The following is a short overview of some of the great things to do in Pittsburgh. Dr. Carl Kingsford has compiled a more comprehensive list of over 100 suggested activities that make Pittsburgh a great place to live.
Parks & Outdoor Activities
Often, visitors are amazed by the number and size of Pittsburgh’s green spaces. Schenley Park, pictured above, is a short walk from Carnegie Mellon’s main campus, and features a running track, soccer fields, tennis courts, an ice skating rink, public pool, and a frisbee golf course. Frick Park is a short bus ride away, and contains many miles of hiking trails where you will see many species of birds, including wild turkeys, in addition to foxes and deer.
Hiking is a popular year-round activity in the greater Pittsburgh area, which is rich with wooded trails. Pittsburgh has a rich biking community, and the Great Allegheny Passage and C&O Canal allow cyclists to bike all of the 335 miles from Pittsburgh to Washington, D.C. along trails.
Laurel Highlands, an area of the Applachian mountains approximately an hour’s drive away, contains many traditional mountain activities, from kayaking and whitewater rafting in the summer to skiing, snowboarding, and tubing in the winter. It also contains fallingwater, the Frank Lloyd Wright-designed house that is a landmark of 20th Century architecture and has been dubbed the “world’s most beautiful house” by the BBC.
Pittsburgh is home to several professional sports teams, including the Pirates (Major League Baseball), Penguins (National Hockey League), and Steelers (National Football League). These teams have combined for 16 total championships in their respective sports, culminating most recently with the 2017 Stanley Cup win by the Penguins, and earning Pittsburgh the nickname “City of Champions”.
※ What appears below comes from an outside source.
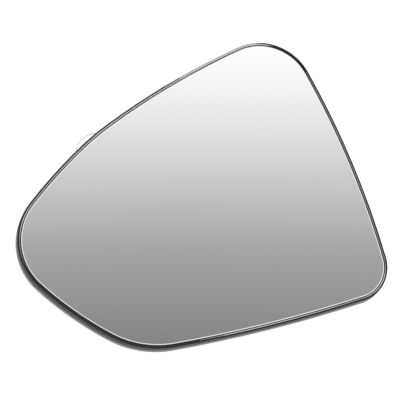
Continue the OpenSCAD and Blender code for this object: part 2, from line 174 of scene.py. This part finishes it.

All three of these professional sports wear black and gold at their sporting events, so it isn’t difficult to look like a native!
Pittsburgh has also hosted the U.S. Open at nearby Oakmont Country Club, most recently in 2016, and its Riverhounds compete in the United Soccer League.
Carnegie Mellon offers recreational leagues year round in a variety of sports, which are free of charge to university members. The Computational Biology Department competes in many leagues as “Stuck in Mitosis”.
The food scene in Pittsburgh has exploded in the past few years, with quite a few restaurants in short walking distance from CMU’s main campus.
Many of these restaurants, such as the French-themed Legume in Oakland, focus on a farm-to-table model, with locally sourced, organic ingredients. Others, such as the Argentinian street restaurant Gaucho in the Strip District, are greatly expanding the ethnic horizons of Pittsburgh’s culinary palette.
Pittsburgh has a longstanding history of philanthropy, with its wealthiest residents making large monetary gifts to finance the arts. This is present in the many museums and concert halls that are found throughout Pittsburgh.